"Do We Not Bleed? Reflections of a 21st Century Pakistani" | The other Pakistan

Mehr Tarar scripts a perceptive narrative of Pakistan’s people beyond media and popular projections, writes Vikas Datta.

Price:   599 |  17 Feb 2018 3:31 PM GMT  |  Vikas Datta/ians

The other Pakistan

What do a paraplegic artist seeking to inspire others to rise above their disabilities, a social media star who sought to flaunt her sexuality as a form of protest, and a policeman trying to solve a horrific crime with no complainants or witnesses, have in common? They are facets of a country that rarely makes headlines (or does so distorted), but are equally relevant to its representation.


More so, when the country in question is Pakistan, widely perceived as an unstable nation, wracked by terrorism, stifled by its military's heavy hand and beset by a plethora of challenges. While images of bearded, unconscionably vicious terrorists moving out of the badlands to cities to massacre innocent bystanders, or defence top brass trying to augment their own power and wealth make for compelling stories, they are just a part of a reality – unfortunately a major part, but a part nevertheless.

There are stories of a country beyond this – of uncommonly common people, or nameless victims of regressive and violent patriarchy or social and religious pressure, but also of hopes, aspirations and love, of crimes, oppression, betrayal, and more. And then there is the curious love-hate relationship with its bigger, eastern neighbour. This is what Pakistani journalist Mehr Tarar depicts in this book, contending that "no country is bigger than its reality, or merely the sum total of its flaws".

But, admitting, Pakistan happens to be more known for its "dark side" and "stereotyped in hues of extremism, militancy and terrorism", the freelance columnist and Daily Times former Op-Ed editor notes it is struggling to "rebrand itself". "What I have tried to portray in this book is what I, an ordinary Pakistani, see of my country: A flawed yet dynamic state, faltering yet hopeful, stumbling yet focussed on a future in which people will be able to live decent lives, and trying to make the best of what they can to provide a stable today and a stronger tomorrow to its next generation," she says.

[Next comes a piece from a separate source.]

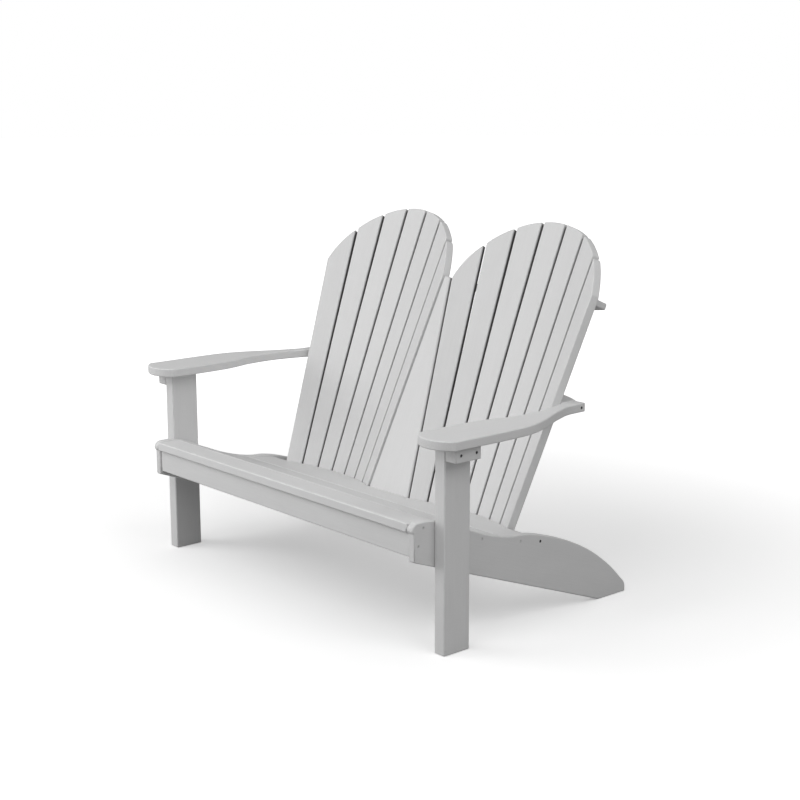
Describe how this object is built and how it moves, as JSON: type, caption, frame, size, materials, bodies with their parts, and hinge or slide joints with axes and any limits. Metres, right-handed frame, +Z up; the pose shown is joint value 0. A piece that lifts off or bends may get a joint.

But, for all that, Tarar does not seek to whitewash any aspect of Pakistan.

Divided into five thematic sections, the first, "Religious Persecution and Other Discontents", begins with the issue of blasphemy whose victims span Punjab Governor Salman Taseer to Khyber-Pakhtunkhwa varsity student Mashal Khan, and provides considerable insights into the religious mindset that fosters it and the colonial-era laws that facilitate it. Tarar then takes up a shocking murder of a young girl in a village in Abbottabad district and the dogged police work that solved what was essentially a "blind case", and then deals with the phenomenon and tragedy of Fauzia Azeem aka Qandeel Baloch, who is proved to be much more that the social media phenomenon that she is remembered as.

"The Pakistan You Do Not Know" starts with an equally unsettling story of a Pakistani girl in Canada, but hits a lighter patch with a discourse on friends, fashion, food and other high society matters, and deals with the travails of a single mother that the author is. It also showcases a heartbreaking tale of a love story gone wrong – for the woman, of course – and also looks at women's depiction in popular TV shows. "Remarkable Pakistanis" showcases a remarkable artist, a redoubtable educationist and a high-profile kidnapping victim, who provides a nuanced difference between the Taliban and Al-Qaeda, while "Family and Friends" has more personal accounts about her mother, her relationship with her teenaged son and so on. Finally, "The Indian Connection" covers a visit to Delhi's most famous Sufi shrine, a "love" affair with Amitabh Bachchan and a fairly even-handed account of troubled bilateral ties and what can, and should, be done.  

A personal but perceptive look at the other Pakistan beyond the "mullah-jihadi-army" focus which effectively dehumanises the great mass of its people, Tarar goes to show them at their best and worst, as good and evil, but as people. Replete with references to and comparisons with India, it also contains an eloquent warning for Indians against the dangerous paths their country and society could find themselves on if they continue following a misguided and outmoded concept of tradition, customs and honour.

As Tarar shows, these are morasses it is difficult to extricate ourselves for generations altogether, if at all.